The history of the DC motor is intertwined with the development of electricity and the pioneering work of several inventors throughout the 19th century. One of the earliest forms of a practical DC motor was developed by Michael Faraday in the 1820s. Faraday’s experiments with electromagnetism led to the discovery of electromagnetic induction, laying the foundation for the development of electric motors. In 1834, American inventor Thomas Davenport built one of the first practical DC motors, which he used to power a small model car. Davenport’s invention demonstrated the potential of electric motors for practical applications.

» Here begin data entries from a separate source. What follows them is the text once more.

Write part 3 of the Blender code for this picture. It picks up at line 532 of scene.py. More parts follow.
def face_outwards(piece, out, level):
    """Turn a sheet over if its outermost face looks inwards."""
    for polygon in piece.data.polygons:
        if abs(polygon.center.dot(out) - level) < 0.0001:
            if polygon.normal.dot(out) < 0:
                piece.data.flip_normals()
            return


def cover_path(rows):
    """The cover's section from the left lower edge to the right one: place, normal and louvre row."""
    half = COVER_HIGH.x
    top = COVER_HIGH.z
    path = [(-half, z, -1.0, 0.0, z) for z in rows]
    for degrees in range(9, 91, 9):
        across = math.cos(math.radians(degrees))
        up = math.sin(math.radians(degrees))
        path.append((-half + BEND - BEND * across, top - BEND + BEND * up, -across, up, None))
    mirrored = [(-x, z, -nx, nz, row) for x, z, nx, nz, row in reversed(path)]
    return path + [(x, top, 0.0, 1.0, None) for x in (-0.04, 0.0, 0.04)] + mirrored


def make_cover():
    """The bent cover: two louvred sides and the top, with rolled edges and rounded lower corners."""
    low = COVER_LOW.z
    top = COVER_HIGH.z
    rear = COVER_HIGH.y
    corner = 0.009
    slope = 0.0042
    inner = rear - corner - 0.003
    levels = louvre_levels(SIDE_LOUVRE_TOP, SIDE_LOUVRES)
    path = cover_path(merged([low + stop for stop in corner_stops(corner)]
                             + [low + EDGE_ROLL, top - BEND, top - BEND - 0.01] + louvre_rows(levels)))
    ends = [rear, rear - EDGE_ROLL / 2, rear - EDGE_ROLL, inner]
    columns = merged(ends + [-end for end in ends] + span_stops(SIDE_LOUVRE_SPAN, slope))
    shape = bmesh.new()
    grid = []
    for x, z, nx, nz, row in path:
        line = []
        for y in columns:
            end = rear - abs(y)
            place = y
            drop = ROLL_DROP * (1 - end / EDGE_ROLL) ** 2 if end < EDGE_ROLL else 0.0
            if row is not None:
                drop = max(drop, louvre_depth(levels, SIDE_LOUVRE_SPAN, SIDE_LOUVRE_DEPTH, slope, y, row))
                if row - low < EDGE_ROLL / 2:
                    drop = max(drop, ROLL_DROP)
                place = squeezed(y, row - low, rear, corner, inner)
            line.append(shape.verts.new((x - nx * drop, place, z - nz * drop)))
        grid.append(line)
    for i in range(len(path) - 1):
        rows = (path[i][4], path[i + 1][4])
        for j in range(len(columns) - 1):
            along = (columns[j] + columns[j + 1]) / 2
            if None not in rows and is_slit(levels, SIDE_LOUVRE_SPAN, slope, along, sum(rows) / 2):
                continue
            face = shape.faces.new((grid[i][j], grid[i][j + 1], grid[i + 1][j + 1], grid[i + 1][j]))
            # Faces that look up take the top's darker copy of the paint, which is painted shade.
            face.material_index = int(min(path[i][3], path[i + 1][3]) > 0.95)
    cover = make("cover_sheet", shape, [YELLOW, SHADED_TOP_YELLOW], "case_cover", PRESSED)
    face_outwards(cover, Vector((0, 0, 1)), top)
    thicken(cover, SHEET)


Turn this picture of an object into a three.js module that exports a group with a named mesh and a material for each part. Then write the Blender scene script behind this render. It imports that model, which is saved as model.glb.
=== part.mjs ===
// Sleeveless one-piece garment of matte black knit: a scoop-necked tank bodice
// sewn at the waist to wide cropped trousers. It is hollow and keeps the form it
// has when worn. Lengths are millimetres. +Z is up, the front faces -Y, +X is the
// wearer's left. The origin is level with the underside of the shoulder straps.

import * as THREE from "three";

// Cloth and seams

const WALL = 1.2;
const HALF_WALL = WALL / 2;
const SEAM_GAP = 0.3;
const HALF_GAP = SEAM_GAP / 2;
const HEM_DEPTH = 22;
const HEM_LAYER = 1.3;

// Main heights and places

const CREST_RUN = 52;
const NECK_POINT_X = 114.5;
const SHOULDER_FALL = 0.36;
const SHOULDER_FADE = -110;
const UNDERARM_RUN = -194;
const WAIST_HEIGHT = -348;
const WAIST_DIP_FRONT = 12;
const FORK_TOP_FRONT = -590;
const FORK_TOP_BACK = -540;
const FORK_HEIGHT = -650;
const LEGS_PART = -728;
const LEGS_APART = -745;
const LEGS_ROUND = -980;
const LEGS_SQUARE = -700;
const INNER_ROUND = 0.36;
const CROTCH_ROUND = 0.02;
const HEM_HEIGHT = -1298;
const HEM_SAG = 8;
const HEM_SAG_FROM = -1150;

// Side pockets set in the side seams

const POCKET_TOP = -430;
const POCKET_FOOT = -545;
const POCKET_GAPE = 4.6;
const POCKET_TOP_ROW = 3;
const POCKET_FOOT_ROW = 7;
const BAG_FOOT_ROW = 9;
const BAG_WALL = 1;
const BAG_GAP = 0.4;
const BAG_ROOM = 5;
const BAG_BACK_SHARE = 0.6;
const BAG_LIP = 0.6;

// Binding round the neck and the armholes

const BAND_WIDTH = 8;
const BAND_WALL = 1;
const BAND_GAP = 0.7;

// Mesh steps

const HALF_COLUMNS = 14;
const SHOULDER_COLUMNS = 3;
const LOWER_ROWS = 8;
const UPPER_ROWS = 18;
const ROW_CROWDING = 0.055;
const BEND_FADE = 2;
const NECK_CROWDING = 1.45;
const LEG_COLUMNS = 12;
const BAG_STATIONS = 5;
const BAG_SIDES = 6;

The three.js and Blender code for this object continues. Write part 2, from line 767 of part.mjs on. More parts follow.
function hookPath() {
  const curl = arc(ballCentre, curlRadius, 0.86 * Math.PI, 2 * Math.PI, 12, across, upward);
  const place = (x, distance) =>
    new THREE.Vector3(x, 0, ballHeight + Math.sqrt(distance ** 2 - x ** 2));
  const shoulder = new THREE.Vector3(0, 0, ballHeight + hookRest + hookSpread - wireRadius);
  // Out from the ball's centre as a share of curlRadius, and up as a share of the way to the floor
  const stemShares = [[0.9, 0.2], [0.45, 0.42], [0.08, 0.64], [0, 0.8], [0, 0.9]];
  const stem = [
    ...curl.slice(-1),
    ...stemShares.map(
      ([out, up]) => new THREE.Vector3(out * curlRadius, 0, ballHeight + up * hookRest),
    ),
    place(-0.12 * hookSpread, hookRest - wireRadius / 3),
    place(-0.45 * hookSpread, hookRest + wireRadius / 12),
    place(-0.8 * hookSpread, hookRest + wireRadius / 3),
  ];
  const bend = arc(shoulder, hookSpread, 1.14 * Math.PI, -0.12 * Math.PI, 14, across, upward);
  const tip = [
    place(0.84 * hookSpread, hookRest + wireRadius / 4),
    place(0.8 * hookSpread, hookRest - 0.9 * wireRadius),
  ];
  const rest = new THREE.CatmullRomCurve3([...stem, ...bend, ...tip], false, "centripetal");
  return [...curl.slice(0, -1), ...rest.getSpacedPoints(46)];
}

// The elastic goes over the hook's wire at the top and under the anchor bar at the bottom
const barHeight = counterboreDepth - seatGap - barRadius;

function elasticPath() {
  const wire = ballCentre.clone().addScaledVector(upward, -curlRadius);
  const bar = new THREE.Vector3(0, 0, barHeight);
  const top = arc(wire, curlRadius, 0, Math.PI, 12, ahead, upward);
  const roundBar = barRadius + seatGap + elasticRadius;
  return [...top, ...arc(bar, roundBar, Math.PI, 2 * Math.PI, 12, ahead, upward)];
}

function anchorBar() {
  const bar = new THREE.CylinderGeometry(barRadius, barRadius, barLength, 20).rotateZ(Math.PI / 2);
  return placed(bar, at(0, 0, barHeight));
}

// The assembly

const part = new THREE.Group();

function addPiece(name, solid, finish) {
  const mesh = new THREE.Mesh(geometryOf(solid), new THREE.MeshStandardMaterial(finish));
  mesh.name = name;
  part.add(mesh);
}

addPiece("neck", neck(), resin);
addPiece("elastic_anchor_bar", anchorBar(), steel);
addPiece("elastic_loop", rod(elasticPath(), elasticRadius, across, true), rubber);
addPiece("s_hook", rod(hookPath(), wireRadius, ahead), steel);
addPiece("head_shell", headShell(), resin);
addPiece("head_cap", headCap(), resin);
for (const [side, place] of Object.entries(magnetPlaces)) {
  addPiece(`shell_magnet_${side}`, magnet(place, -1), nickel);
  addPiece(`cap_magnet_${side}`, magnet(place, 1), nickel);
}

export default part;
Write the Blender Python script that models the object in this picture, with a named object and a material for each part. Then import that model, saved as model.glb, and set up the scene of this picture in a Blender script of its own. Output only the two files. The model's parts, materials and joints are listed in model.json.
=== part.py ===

Throughout the 19th century, various inventors and engineers, including Charles Wheatstone, Werner von Siemens, and Zenobe Gramme, made significant contributions to the development of DC motors. Gramme’s invention of the Gramme machine in 1871, which featured a ring armature and a commutator, represented a significant advancement in DC motor design and efficiency.
However, it was the work of Thomas Edison and his development of the first commercially viable electric power distribution system that spurred the widespread adoption of DC motors. Edison’s Pearl Street Station, which began operating in New York City in 1882, provided DC electricity to power lights and machinery in homes and businesses. Throughout the late 19th and early 20th centuries, DC motors were widely used in various applications, including streetcars, elevators, industrial machinery, and household appliances. However, the limitations of DC technology, such as the need for frequent maintenance of commutators and brushes and the inability to transmit electricity over long distances efficiently, eventually led to the dominance of alternating current (AC) systems.
While AC motors, particularly induction motors, became the standard for power generation and distribution, DC motors continued to be used in specific applications where precise speed control and torque characteristics were required. Today, DC motors are still utilized in a variety of applications, including electric vehicles, robotics, and renewable energy systems, alongside their AC counterparts.